The Visa Interview Waiver Program, which says repeat visitors do not need to appear in person for an interview when they need to renew their visa, was suspended, per the executive order. Individuals with a diplomatic visa, North Atlantic Treaty Organization visa, C-2 visa for travel to the United Nations, or a G-1, G-2, G-3 or G-4 visa would be excluded from this suspension.

Biometric Entry-Exit Tracking System

Trump directed Homeland Security to expedite the implementation of the biometric entry-exit system, which uses photos or fingerprints to track individuals rather than just names.

Justification for the ban

The order says that each of the countries included in the ban is “a state sponsor of terrorism, has been significantly compromised by terrorist organizations, or contains active conflict zones.”

It also says that “since 2001, hundreds of persons born abroad have been convicted of terrorism-related crimes in the United States.” As examples, the order cites two Iraqi nationals who moved to Bowling Green, Kentucky, in 2009 and were sentenced to prison in 2013 after it was discovered that they were attempting to send weapons and money to al-Qaida.

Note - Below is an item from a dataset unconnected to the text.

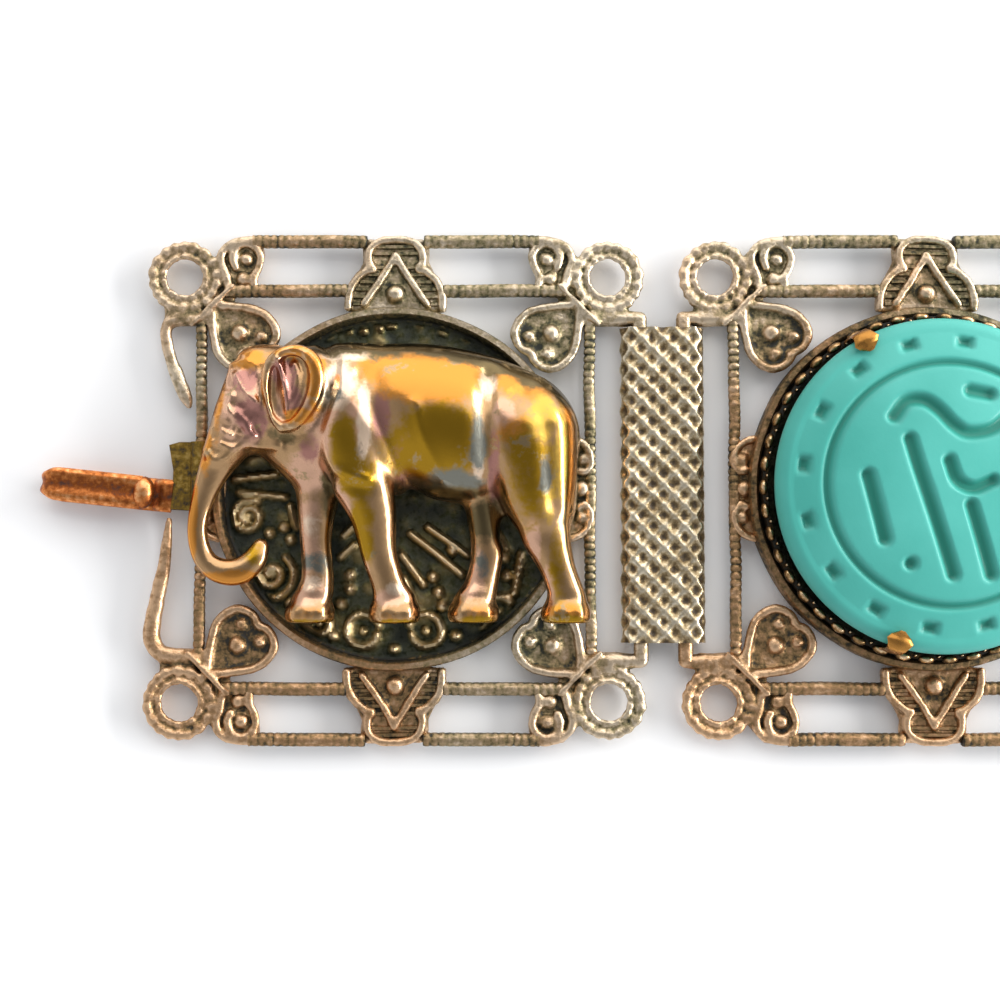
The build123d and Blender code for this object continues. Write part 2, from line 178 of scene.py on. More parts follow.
class Bag:
    """Points in millimetres, faces, and the wear and painted shade of each point: 0 in a recess, dark with
    patina and painted shade, 1 on a rubbed crest.
    """

    def __init__(self):
        self.points = []
        self.faces = []
        self.wear_and_shade = []
        self.count = 0

    def add(self, points, faces, wear_and_shade):
        points = np.asarray(points, float)
        self.points.append(points)
        self.faces += [[self.count + number for number in face] for face in faces]
        self.wear_and_shade.append(np.broadcast_to(np.asarray(wear_and_shade, float), len(points)))
        self.count += len(points)

    def add_bag(self, other, flip_x=1, flip_y=1, turn=0, shift=(0, 0, 0)):
        """Adds another bag's shape, mirrored, turned about Z by degrees, and shifted."""
        points = np.concatenate(other.points) * (flip_x, flip_y, 1)
        c, s = cos(radians(turn)), sin(radians(turn))
        points = points @ np.array([[c, s, 0], [-s, c, 0], [0, 0, 1]]) + shift
        faces = other.faces if flip_x * flip_y > 0 else [face[::-1] for face in other.faces]
        self.add(points, faces, np.concatenate(other.wear_and_shade))

    def quarters(self):
        """Itself and its mirror images, for the four quarters of a panel."""
        whole = Bag()
        for flip_x in (1, -1):
            for flip_y in (1, -1):
                whole.add_bag(self, flip_x, flip_y)
        return whole


def grid_faces(rows, columns, wrap_rows=False, wrap_columns=False):
    """Four-sided faces between points given row by row."""
    faces = []
    for i in range(rows if wrap_rows else rows - 1):
        below = (i + 1) % rows
        for j in range(columns if wrap_columns else columns - 1):
            right = (j + 1) % columns
            faces.append((i * columns + j, below * columns + j,
                          below * columns + right, i * columns + right))
    return faces


def smooth_path(points, per=5):
    """Points along a smooth curve through those given, with all their columns."""
    p = np.asarray(points, float)
    q = np.vstack([2 * p[0] - p[1], p, 2 * p[-1] - p[-2]])
    along = []
    for a, b, c, d in zip(q[:-3], q[1:-2], q[2:-1], q[3:]):
        for t in np.arange(per) / per:
            along.append(0.5 * (2 * b + (c - a) * t + (2 * a - 5 * b + 4 * c - d) * t ** 2
                                + (3 * b - a - 3 * c + d) * t ** 3))
    along.append(p[-1])
    return np.array(along)


def evenly(path, step):
    """The path's points moved to even spacing, and how far along it each lies."""
    p = np.asarray(path, float)
    reach = np.concatenate([[0], np.cumsum(np.linalg.norm(np.diff(p, axis=0), axis=1))])
    count = max(2, int(ceil(reach[-1] / step)))
    places = np.linspace(0, reach[-1], count + 1)
    return np.column_stack([np.interp(places, reach, column) for column in p.T]), places


def right_of(path):
    """Unit directions to the right of a flat path, one for each of its points."""
    ahead = np.gradient(path, axis=0)
    ahead /= np.linalg.norm(ahead, axis=1, keepdims=True)
    return np.column_stack([ahead[:, 1], -ahead[:, 0]])


def skin_faces(rows, sides):
    """Faces round a solid given as rows of points, with its two ends closed."""
    faces = [face[::-1] for face in grid_faces(rows, sides, wrap_columns=True)]
    last = (rows - 1) * sides
    faces.append(tuple(reversed(range(sides))))
    faces.append(tuple(range(last, last + sides)))
    return faces


def tube(bag, path, radius, sides=10, pitch=0.0, depth=0.0, height=1.0, step=0.15, wear_and_shade=0.0):
    """A wire along a path in a level plane, with rounded ribs every pitch, cut in between by depth."""
    path, places = evenly(path, step)
    ahead = np.gradient(path, axis=0)
    across = np.column_stack([-ahead[:, 1], ahead[:, 0], 0 * ahead[:, 0]])
    across /= np.linalg.norm(across, axis=1, keepdims=True)
    crest = np.abs(np.sin(pi * places / pitch)) ** 0.7 if pitch else np.ones(len(path))
    uneven = 0.65 + 0.35 * np.sin(0.9 * np.arange(len(path)) * step + 2.0 * path[0, 1])
    crest = 1 - (1 - crest) * uneven
    size = (radius - depth * (1 - crest))[:, None, None]
    turn = 2 * pi * np.arange(sides) / sides
    sideways = (np.sign(np.cos(turn)) * np.abs(np.cos(turn)) ** 0.8)[None, :, None]
    upright = (np.sign(np.sin(turn)) * np.abs(np.sin(turn)) ** 0.8)[None, :, None]
    points = (path[:, None, :] + across[:, None, :] * (sideways * size)
              + np.array([0, 0, height]) * (upright * size))
    # Painted shade on the wire's underside and in its ribs' grooves, with the crests rubbed bright
    rubbed_and_shaded = 0.29 + 0.27 * np.sin(turn)[None, :] + 0.5 * (crest[:, None] - 0.8) + wear_and_shade
    bag.add(points.reshape(-1, 3), skin_faces(len(path), sides), rubbed_and_shaded.ravel())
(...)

It also cites the Somali national who was sentenced to 30 years in prison in 2014 for attempting to detonate a car bomb at an annual Christmas tree lighting ceremony in Portland, Oregon.

Additionally, the order says that more than 300 refugees, who have entered the United States, are “currently the subjects of counterterrorism investigations by the Federal Bureau of Investigation.” It does not explain why those 300 individuals are being investigated, but according to Reuters, the investigations are part of 1,000 counterterrorism probes involving ISIS or people inspired by ISIS.